* DATA LINES:
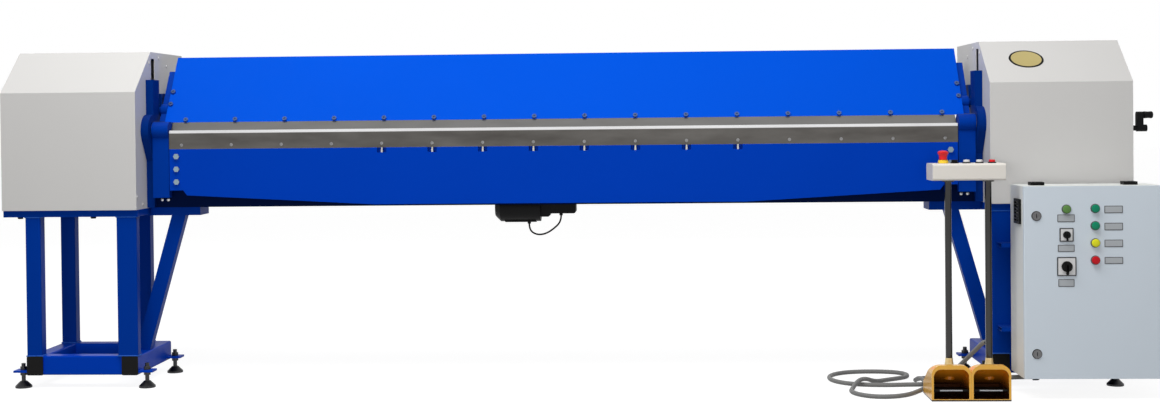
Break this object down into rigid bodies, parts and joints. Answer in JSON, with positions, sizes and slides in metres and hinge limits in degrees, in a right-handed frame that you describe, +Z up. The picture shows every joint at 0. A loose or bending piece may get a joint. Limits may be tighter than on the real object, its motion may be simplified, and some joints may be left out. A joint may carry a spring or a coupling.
{
  "type": "electric sheet metal folder",
  "caption": "Motor-driven sheet metal folder on two stands: lifting clamp beam, swinging folding beam, side gear housings, switch cabinet and foot pendant on a conduit.",
  "frame": {"origin": "on the floor under the middle of the whole machine's bounding box, the free hose and motor cable left out", "axes": "+X along the blades to the operator's right, where the switch cabinet stands; +Y away from the operator; +Z up"},
  "size_m": [4.493, 0.87, 1.327],
  "materials": {
    "blue_paint": "semi-gloss blue paint",
    "navy_paint": "semi-gloss dark blue paint",
    "housing_paint": "light grey powder coat",
    "cabinet_paint": "textured cool grey powder coat",
    "box_paint": "warm grey enamel",
    "hood_paint": "yellow enamel",
    "blade_steel": "ground steel",
    "bright_steel": "zinc-plated or turned steel",
    "drive_black": "black enamel on cast housings",
    "drive_grey": "grey enamel on cast iron",
    "post_chrome": "polished steel tube",
    "black_plastic": "black moulded plastic",
    "dark_rubber": "black rubber",
    "hose_grey": "grey corrugated conduit",
    "bush_bronze": "bronze",
    "red_plastic": "red plastic",
    "white_plastic": "white plastic",
    "collar_plastic": "yellow and metal collars",
    "panel_plastic": "lamp and switch plastic"
  },
  "bodies": {
    "machine": {"stand_bases": "navy_paint", "tube_end_caps": "black_plastic", "stand_legs": "navy_paint", "stand_tops": "navy_paint", "levelling_feet": "bright_steel", "left_side_frame": "navy_paint", "right_side_frame": "navy_paint", "hinge_bushes": "bush_bronze", "left_housing": "housing_paint", "right_housing": "housing_paint", "housing_back_panels": "housing_paint", "bed_beam": "navy_paint", "bed_blade": "blade_steel", "screw_jacks": "drive_grey", "clamp_gearmotor": "drive_black", "left_fold_gearmotor": "drive_grey", "right_fold_gearmotor": "drive_grey", "cabinet_body": "cabinet_paint", "door_hinges": "cabinet_paint", "switchgear": "panel_plastic", "cabinet_rails": "navy_paint", "cabinet_fittings": "black_plastic", "control_box": "box_paint", "pendant_posts": "post_chrome", "pedal_housings": "hood_paint", "button_collars": "collar_plastic", "pendant_hose": "hose_grey", "motor_cable": "dark_rubber"},
    "upper_beam": {"upper_beam": "blue_paint", "left_lift_plate": "navy_paint", "right_lift_plate": "navy_paint", "clamping_blade": "blade_steel", "clamping_screws": "bright_steel", "lift_nuts": "bush_bronze"},
    "left_lift_screw": {"left_lift_screw": "bright_steel"},
    "right_lift_screw": {"right_lift_screw": "bright_steel"},
    "cross_shaft": {"cross_shaft": "bright_steel"},
    "folding_beam": {"folding_beam": "blue_paint", "bending_blade": "blade_steel", "left_hinge_arm": "navy_paint", "right_hinge_arm": "navy_paint", "hinge_shafts": "bright_steel", "bending_screws": "bright_steel", "crown_screws": "bright_steel", "apron_bolts": "bright_steel"},
    "crank_arm": {"crank_arm": "black_plastic"},
    "crank_grip": {"crank_grip": "black_plastic"},
    "cabinet_door": {"cabinet_door": "cabinet_paint", "panel_fittings": "panel_plastic"},
    "upper_door_lock": {"upper_door_lock": "bright_steel"},
    "lower_door_lock": {"lower_door_lock": "bright_steel"},
    "main_switch_knob": {"main_switch_knob": "black_plastic"},
    "selector_knob": {"selector_knob": "black_plastic"},
    "left_treadle": {"left_treadle": "dark_rubber"},
    "right_treadle": {"right_treadle": "dark_rubber"},
    "estop_button": {"estop_button": "red_plastic"},
    "black_button": {"black_button": "black_plastic"},
    "left_white_button": {"left_white_button": "white_plastic"},
    "right_white_button": {"right_white_button": "white_plastic"},
    "red_button": {"red_button": "red_plastic"}
  },
  "joints": [
    {"name": "beam_lift", "type": "slide", "parent": "machine", "child": "upper_beam", "axis": [0, 0, 1], "range_m": [0, 0.18]},
    {"name": "right_screw_turn", "type": "hinge", "parent": "machine", "child": "right_lift_screw", "pos_m": [1.6595, 0.2, 0.735], "axis": [0, 0, 1], "range_deg": [-6481, 0]},
    {"name": "left_screw_turn", "type": "hinge", "parent": "machine", "child": "left_lift_screw", "pos_m": [-1.7805, 0.2, 0.735], "axis": [0, 0, 1], "range_deg": [0, 6481]},
    {"name": "cross_shaft_turn", "type": "hinge", "parent": "machine", "child": "cross_shaft", "pos_m": [-0.0605, 0.2, 0.735], "axis": [1, 0, 0], "range_deg": [-6481, 0]},
    {"name": "fold", "type": "hinge", "parent": "machine", "child": "folding_beam", "pos_m": [-0.0605, -0.035, 1.01], "axis": [-1, 0, 0], "range_deg": [0, 135]},
    {"name": "crank_turn", "type": "hinge", "parent": "machine", "child": "crank_arm", "pos_m": [2.1965, -0.01, 0.983], "axis": [1, 0, 0], "continuous": true},
    {"name": "grip_turn", "type": "hinge", "parent": "crank_arm", "child": "crank_grip", "pos_m": [2.2275, -0.01, 1.034], "axis": [1, 0, 0], "continuous": true},
    {"name": "door_swing", "type": "hinge", "parent": "machine", "child": "cabinet_door", "pos_m": [2.1565, -0.4, 0.428], "axis": [0, 0, 1], "range_deg": [0, 120]},
    {"name": "upper_lock_turn", "type": "hinge", "parent": "cabinet_door", "child": "upper_door_lock", "pos_m": [1.6945, -0.398, 0.671], "axis": [0, -1, 0], "range_deg": [0, 90]},
    {"name": "lower_lock_turn", "type": "hinge", "parent": "cabinet_door", "child": "lower_door_lock", "pos_m": [1.6945, -0.398, 0.169], "axis": [0, -1, 0], "range_deg": [0, 90]},
    {"name": "main_switch_turn", "type": "hinge", "parent": "cabinet_door", "child": "main_switch_knob", "pos_m": [1.8015, -0.425, 0.487], "axis": [0, 1, 0], "range_deg": [0, 90]},
    {"name": "selector_turn", "type": "hinge", "parent": "cabinet_door", "child": "selector_knob", "pos_m": [1.8015, -0.425, 0.602], "axis": [0, 1, 0], "range_deg": [0, 60]},
    {"name": "left_treadle_press", "type": "hinge", "parent": "machine", "child": "left_treadle", "pos_m": [1.382, -0.285, 0.019], "axis": [1, 0, 0], "range_deg": [0, 6.8], "stiffness_Nm_per_rad": 12, "springref_deg": -22.92},
    {"name": "right_treadle_press", "type": "hinge", "parent": "machine", "child": "right_treadle", "pos_m": [1.5253, -0.285, 0.019], "axis": [1, 0, 0], "range_deg": [0, 6.8], "stiffness_Nm_per_rad": 12, "springref_deg": -22.92},
    {"name": "estop_press", "type": "slide", "parent": "machine", "child": "estop_button", "axis": [0, 0, -1], "range_m": [0, 0.005], "stiffness_N_per_m": 2000, "springref_m": -0.005},
    {"name": "black_button_press", "type": "slide", "parent": "machine", "child": "black_button", "axis": [0, 0, -1], "range_m": [0, 0.004], "stiffness_N_per_m": 800, "springref_m": -0.004},
    {"name": "left_white_button_press", "type": "slide", "parent": "machine", "child": "left_white_button", "axis": [0, 0, -1], "range_m": [0, 0.004], "stiffness_N_per_m": 800, "springref_m": -0.004},
    {"name": "right_white_button_press", "type": "slide", "parent": "machine", "child": "right_white_button", "axis": [0, 0, -1], "range_m": [0, 0.004], "stiffness_N_per_m": 800, "springref_m": -0.004},
    {"name": "red_button_press", "type": "slide", "parent": "machine", "child": "red_button", "axis": [0, 0, -1], "range_m": [0, 0.004], "stiffness_N_per_m": 800, "springref_m": -0.004}
  ],
  "couplings": [
    {"joint": "right_screw_turn", "follows": "beam_lift", "rad_per_m": -628.32},
    {"joint": "left_screw_turn", "follows": "beam_lift", "rad_per_m": 628.32},
    {"joint": "cross_shaft_turn", "follows": "beam_lift", "rad_per_m": -628.32}
  ]
}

* REQUIRED WORK:
Using the material above, report each line where "bodies" occurs.

* EXERCISE OUTPUT:
Break this object down into rigid bodies, parts and joints. Answer in JSON, with positions, sizes and slides in metres and hinge limits in degrees, in a right-handed frame that you describe, +Z up. The picture shows every joint at 0. A loose or bending piece may get a joint. Limits may be tighter than on the real object, its motion may be simplified, and some joints may be left out. A joint may carry a spring or a coupling.
  "bodies": {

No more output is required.